Many drivers take heart as they push for better compensation and shorter working hours.

May 04, 2006|Ronald D. White | Times Staff Writer

For some of the thousands of truckers who normally roll through Southern California's ports, staying away from work Monday was more than a statement about their views on U.S. immigration policy. It was an attempt to kick-start changes in working conditions that many complain are dismal.

The port drivers -- predominantly Latinos -- acted individually in deciding to join Monday's rallies for immigrant rights.

But after returning to their rigs, the notoriously fragmented group marveled at what they had managed to do collectively.

They had forced a vast warehouse and distribution network and the nation's largest seaport complex to work furiously over the weekend to make up for deliveries that wouldn't be made Monday. They helped ensure that many businesses would close or not function as normal.

"It gave me the positive thinking and encouragement I needed to be able to continue with this movement. Obviously, there is a problem and we need to do something about it," trucker Salvador Abrica said.

The Wilmington resident, who described his $20,000 net income last year as "chump change," spent May Day in Banning Park, encouraging drivers to learn about the Port Drivers Assn., a newly formed alliance to win benefits for drivers who say that their pay is too low and their hours are too long.

The park, located about a dozen blocks from the ports of Los Angeles and Long Beach, was afire with organizing fervor Monday.

At least three groups vied for the attention of drivers, who suddenly had lots of rare free time on their hands.

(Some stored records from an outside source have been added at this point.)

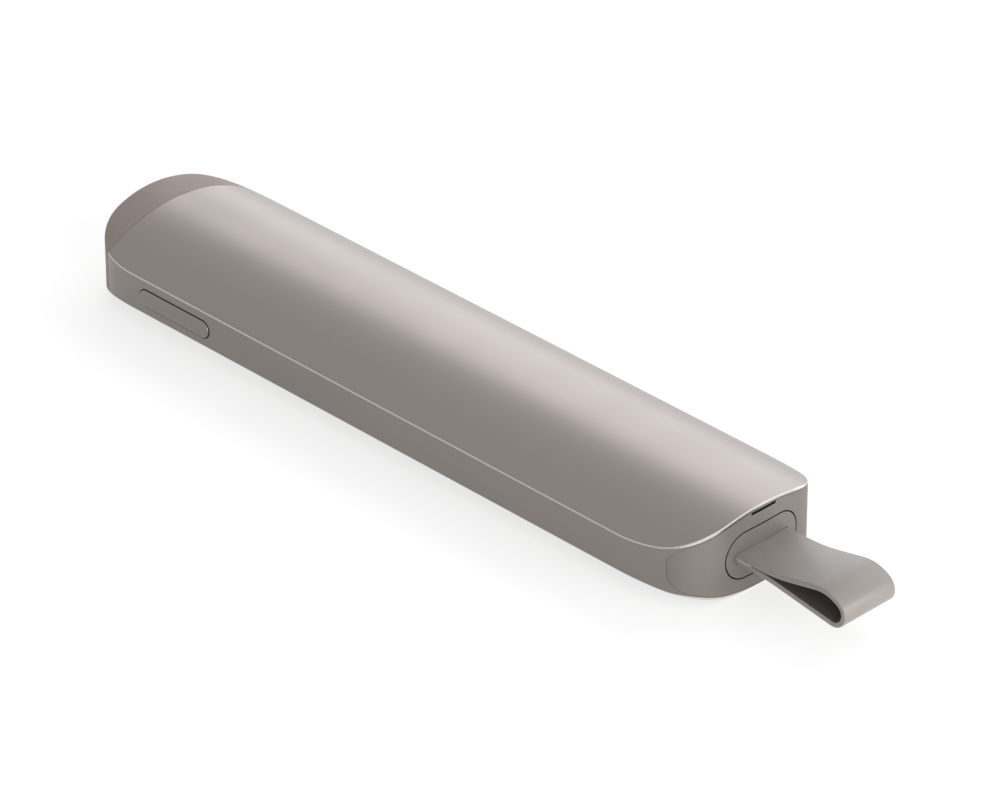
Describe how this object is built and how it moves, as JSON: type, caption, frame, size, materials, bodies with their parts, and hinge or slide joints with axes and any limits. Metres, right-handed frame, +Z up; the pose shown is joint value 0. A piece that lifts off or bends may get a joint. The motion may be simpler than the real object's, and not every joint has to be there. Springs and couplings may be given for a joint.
{
  "type": "presentation clicker",
  "caption": "Slim hand-held presentation clicker: domed metal sleeve, side button, thumb buttons below, and a strap-pulled USB receiver stowed in the tail.",
  "frame": {"origin": "centre of the body, on the flat land that the clicker rests on", "axes": "+X along the body to the tail and its strap, -Y the side with the side button, +Z up through the domed back"},
  "size_m": [0.1416, 0.0292, 0.0127],
  "materials": {
    "anodised_sleeve": "satin anodised, warm greige",
    "cap_plastic": "fine matte moulded, warm greige",
    "button_plastic": "soft-touch matte, warm greige",
    "strap_elastomer": "smooth matte elastomer band",
    "inner_plastic": "fine matte black moulded",
    "smoked_window": "polished smoked window",
    "light_guide_plastic": "dark translucent light guide",
    "board_laminate": "solder-masked laminate",
    "chip_resin": "moulded chip resin",
    "plated_steel": "bright plated sheet",
    "brass": "turned brass",
    "gold_contacts": "gold-plated contacts",
    "battery_foil": "pouch cell foil",
    "adhesive_foam": "thin foam tape",
    "flex_film": "amber flex film",
    "led_resin": "clear LED resin",
    "switch_steel": "stamped switch frame",
    "ceramic_antenna": "glazed ceramic block"
  },
  "bodies": {
    "housing": {"back_switch": "switch_steel", "battery": "battery_foil", "battery_pad": "adhesive_foam", "battery_tabs": "plated_steel", "board_screws": "plated_steel", "charging_socket": "plated_steel", "chip_antenna": "ceramic_antenna", "dock_screws": "plated_steel", "inner_frame": "inner_plastic", "laser_module": "brass", "laser_window": "smoked_window", "main_board": "board_laminate", "next_switch": "switch_steel", "nose_cap": "cap_plastic", "outer_shell": "anodised_sleeve", "pointer_switch": "switch_steel", "radio_chip": "chip_resin", "radio_shield": "plated_steel", "receiver_catches": "plated_steel", "receiver_dock": "inner_plastic", "side_switch": "switch_steel", "socket_tongue": "inner_plastic", "status_led": "led_resin", "status_light_guide": "light_guide_plastic", "tail_cap": "cap_plastic", "tail_flex": "flex_film", "vibration_motor": "plated_steel"},
    "receiver": {"receiver_cap": "cap_plastic", "receiver_core": "inner_plastic", "usb_plug_shell": "plated_steel", "usb_plug_tongue": "inner_plastic", "usb_contacts": "gold_contacts", "receiver_board": "board_laminate", "wrist_strap": "strap_elastomer", "strap_pin": "plated_steel"},
    "side_button": {"side_button": "anodised_sleeve"},
    "pointer_button": {"pointer_button": "button_plastic"},
    "next_button": {"next_button": "button_plastic"},
    "back_button": {"back_button": "button_plastic"}
  },
  "joints": [
    {"name": "receiver_slide", "type": "slide", "parent": "housing", "child": "receiver", "axis": [1, 0, 0], "range_m": [0, 0.028]},
    {"name": "side_button_press", "type": "slide", "parent": "housing", "child": "side_button", "axis": [0, 1, 0], "range_m": [0, 0.00035], "stiffness_N_per_m": 3000, "springref_m": -0.0001},
    {"name": "pointer_button_press", "type": "slide", "parent": "housing", "child": "pointer_button", "axis": [0, 0, 1], "range_m": [0, 0.00035], "stiffness_N_per_m": 3000, "springref_m": -0.0001},
    {"name": "next_button_press", "type": "slide", "parent": "housing", "child": "next_button", "axis": [0, 0, 1], "range_m": [0, 0.00035], "stiffness_N_per_m": 3000, "springref_m": -0.0001},
    {"name": "back_button_press", "type": "slide", "parent": "housing", "child": "back_button", "axis": [0, 0, 1], "range_m": [0, 0.00035], "stiffness_N_per_m": 3000, "springref_m": -0.0001}
  ]
}
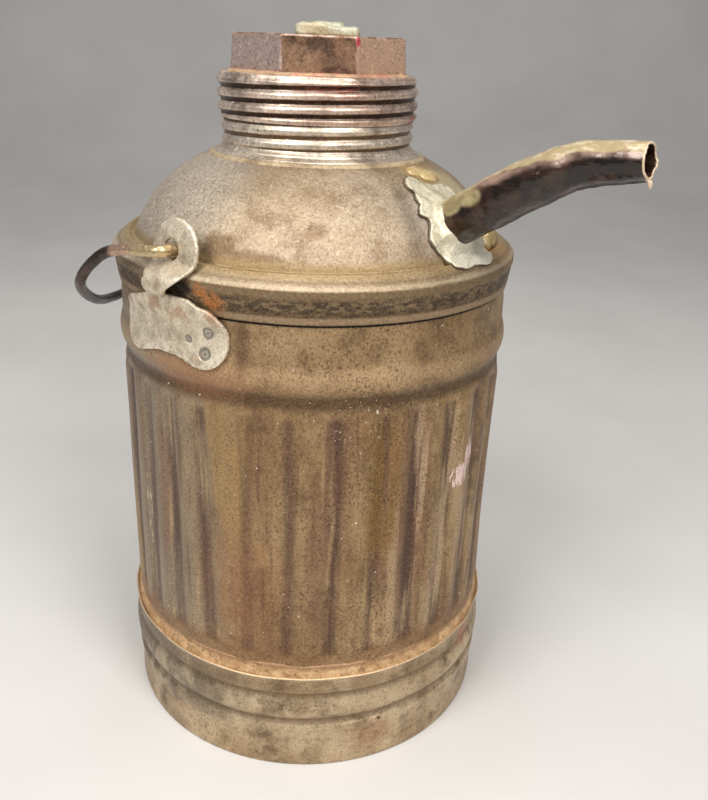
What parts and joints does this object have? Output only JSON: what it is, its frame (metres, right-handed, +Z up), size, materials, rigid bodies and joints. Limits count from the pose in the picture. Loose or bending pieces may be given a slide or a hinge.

"It is significant," said Nelson Lichtenstein, a labor historian at UC Santa Barbara. "It indicates that with the right combination of aspirations and ideology it's possible for this slice of the working class to stop the ports of Los Angeles and Long Beach. If they did it once, they can do it again."

The Port Drivers Assn. already had its own fliers and T-shirts. Its leaders were unwilling to talk yet about their strategy to hook an elusive catch that has had union organizers salivating for years: a pool of about 10,000 potential members who form a vital step in the movement of clothing, electronics and other imported goods to store shelves throughout the Southwest.

Because most own their trucks, the drivers are classified as individual contractors and are paid per load by the trucking companies with which they do business. The truckers are barred by federal law from joining to set minimum rates and they can't engage in collective bargaining.

But similar restrictions on Canadian drivers didn't prevent a seven-week work stoppage in Vancouver last summer that crippled that country's busiest port. In July, slightly less than half of the 2,500 truckers who work the Southwest Canadian docks refused to haul cargo until their pay and working conditions improved.

The effect was so severe that the Canadian government waived its organizing restrictions and set its own, higher rate for hauling cargo containers. A government task force determined that the shipping industry had failed to provide truckers an adequate income. Since then, many of the drivers have joined the Canadian Auto Workers Union.

To do the same here, port drivers would have to come together on a much larger scale, said Harley Shaiken, a UC Berkeley professor who specializes in labor issues. Still, Southern California drivers on Monday "found out ... that working together they have a lot of economic clout," he said.

As in Vancouver, drivers here are in short supply.

Few people know that better than Alfonso Manzo, a recruiter for Southern Counties Express trucking company in Carson. For the last three months, Manzo has spent every workday trying to recruit drivers from every cluster of people he encounters at gas stations, catering trucks, restaurants, convenience stores and the like. About 1 in 10 is interested, he said.

"They tell me they can make more money in construction, or in the warehouse and distribution centers and get health benefits as well," Manzo said.

Manzo's boss, Southern Counties Express President Brian Griley, told a recent shipping industry gathering that trucking companies were the weak link in the region's shipping chain because competition has slashed rates so low.

The average port trucker earns less than $11.50 a hour, Griley said in a presentation titled "Does Anyone Want to Drive a Truck?"

It's a concern shared by several other local trucking company executives, who agreed that the effect of just one day of work stoppage was significant.

"We'll be lucky if we catch up by the end of the week," said Bob Curry, chief executive of Long Beach-based California Cartage Co.

Paying truckers more and providing benefits would add costs for shipping lines and importers, who are reluctant to publicly discuss the matter. But shipping experts say the truck driver shortage makes a wage increase inevitable.